Live album by Richard Thompson
- Released: September 2004
- Recorded: 2004 in the U.S.
- Genre: Rock
- Length: 61:26
- Label: Beeswing
- Producer: Simon Tassano

Richard Thompson chronology
| Faithless (2004) | The Chrono Show (2004) | Live From Austin, TX (2005) |

= The Chrono Show =

The Chrono Show is a live album by Richard Thompson. The album is compiled from recordings made during Thompson's 2004 tour of America, and features songs from Thompson's back catalog, most of them written prior to 1983 and arranged in mostly chronological order.

The opening "Watch Me Go" had been more recently written and never before released and the closing "She May Call You Up Tonight" (with vocals by Thompson's son Teddy) is a Left Banke cover that he has featured in live performances since the 1970s.

"Jack O'Diamonds" has lyrics by Bob Dylan and dates back to Fairport Convention's first album (1968).

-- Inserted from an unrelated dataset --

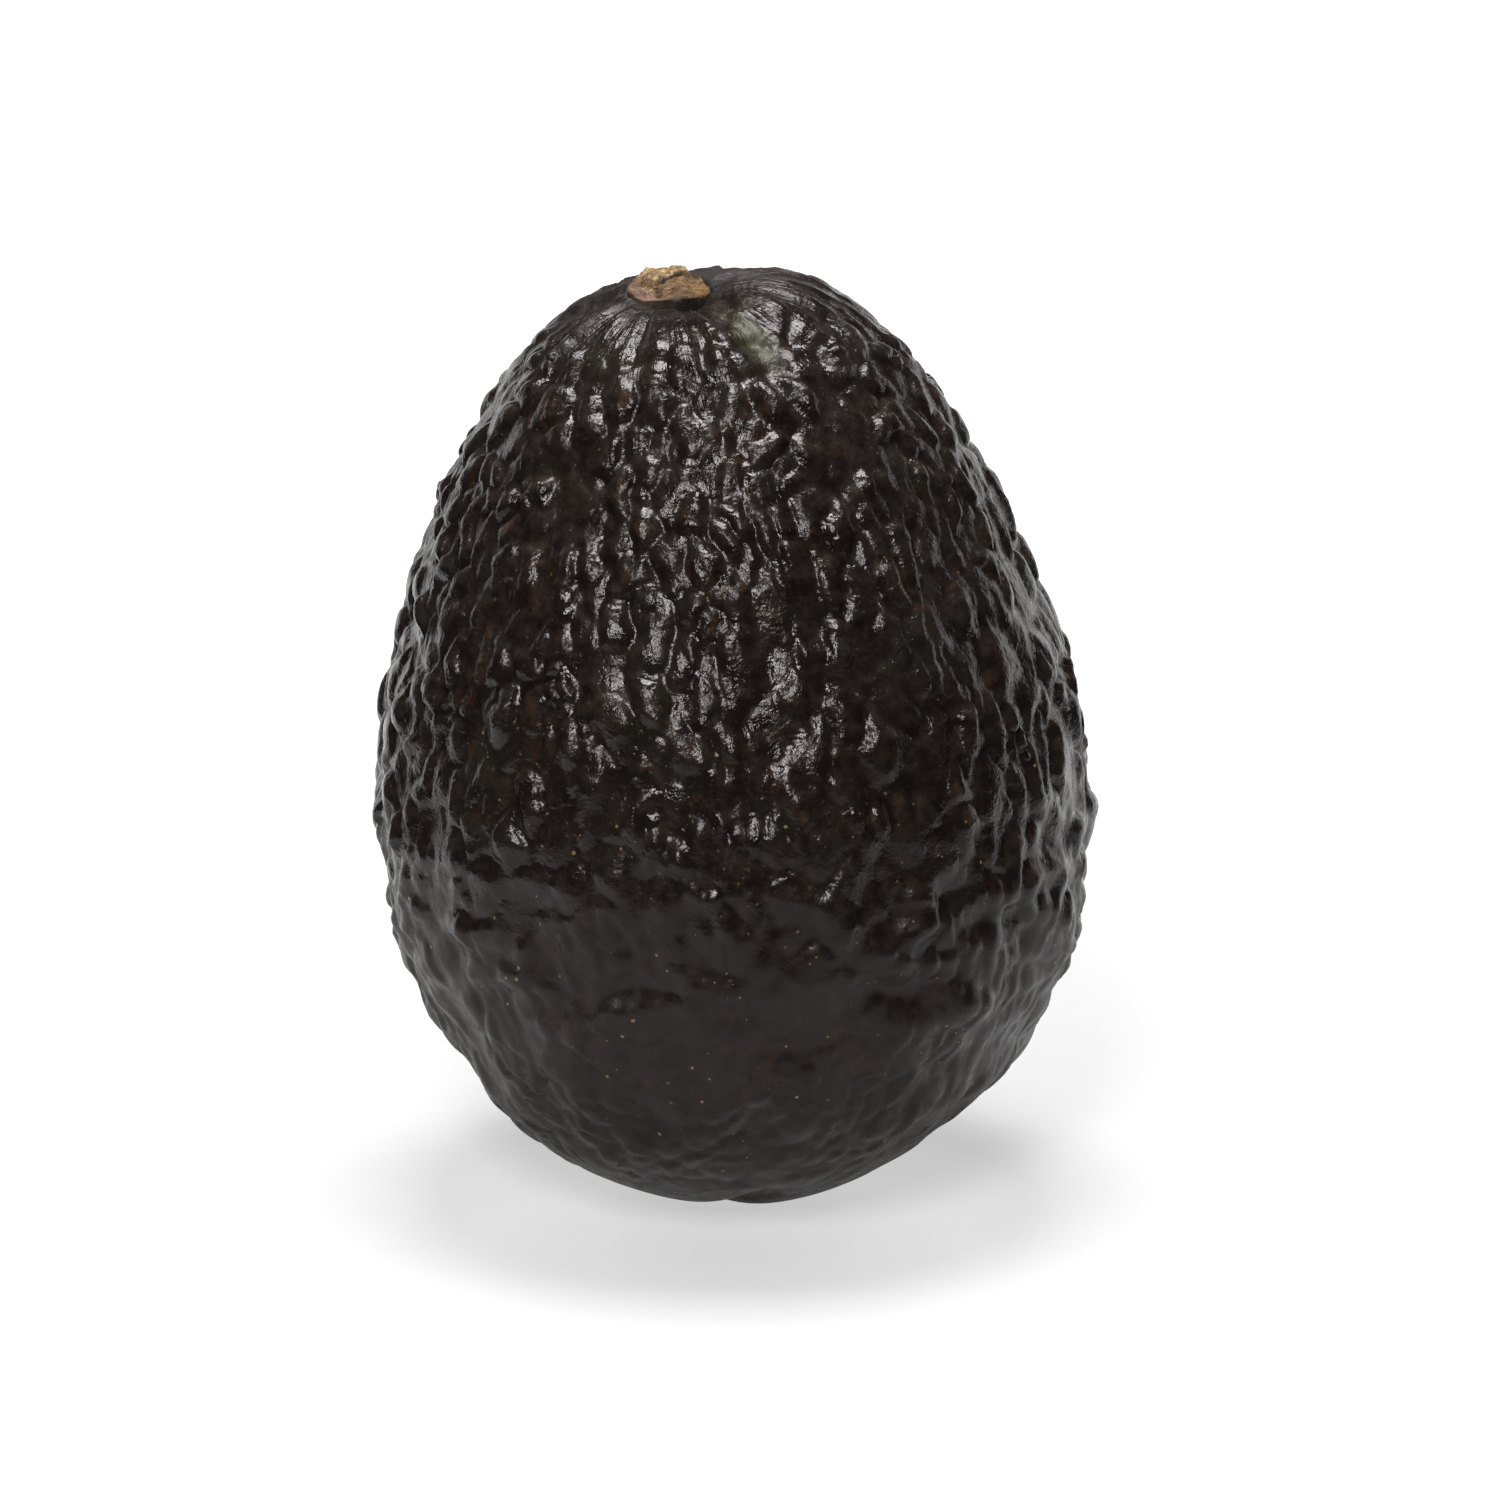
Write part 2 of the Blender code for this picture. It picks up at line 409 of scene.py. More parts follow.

The lyrics to "Hokey Pokey" are substantially revised from the original version recorded in 1974.

==Track listing==
All songs composed by Richard Thompson except where noted:

1. "Watch Me Go"
2. "Jack O'Diamonds" (Ben Carruthers, Bob Dylan)
3. "Meet on the Ledge"
4. "The Poor Ditching Boy"
5. "Nobody's Wedding"
6. "I Want to See the Bright Lights Tonight"
7. "The Great Valerio"
8. "I'll Regret It All In The Morning"
9. "Hokey Pokey"
10. "For Shame Of Doing Wrong"
11. "Banish Misfortune" (traditional, arranged by Richard Thompson)
12. "Did She Jump Or Was She Pushed" (Richard and Linda Thompson)
13. "Hand Of Kindness"
14. "Devonside"
15. "Sibella"
16. "She May Call You Up Tonight" (Steve Martin, Michael Brown)

==Personnel==
- Richard Thompson - guitar and vocals
- Teddy Thompson - vocals on "She May Call You Up Tonight".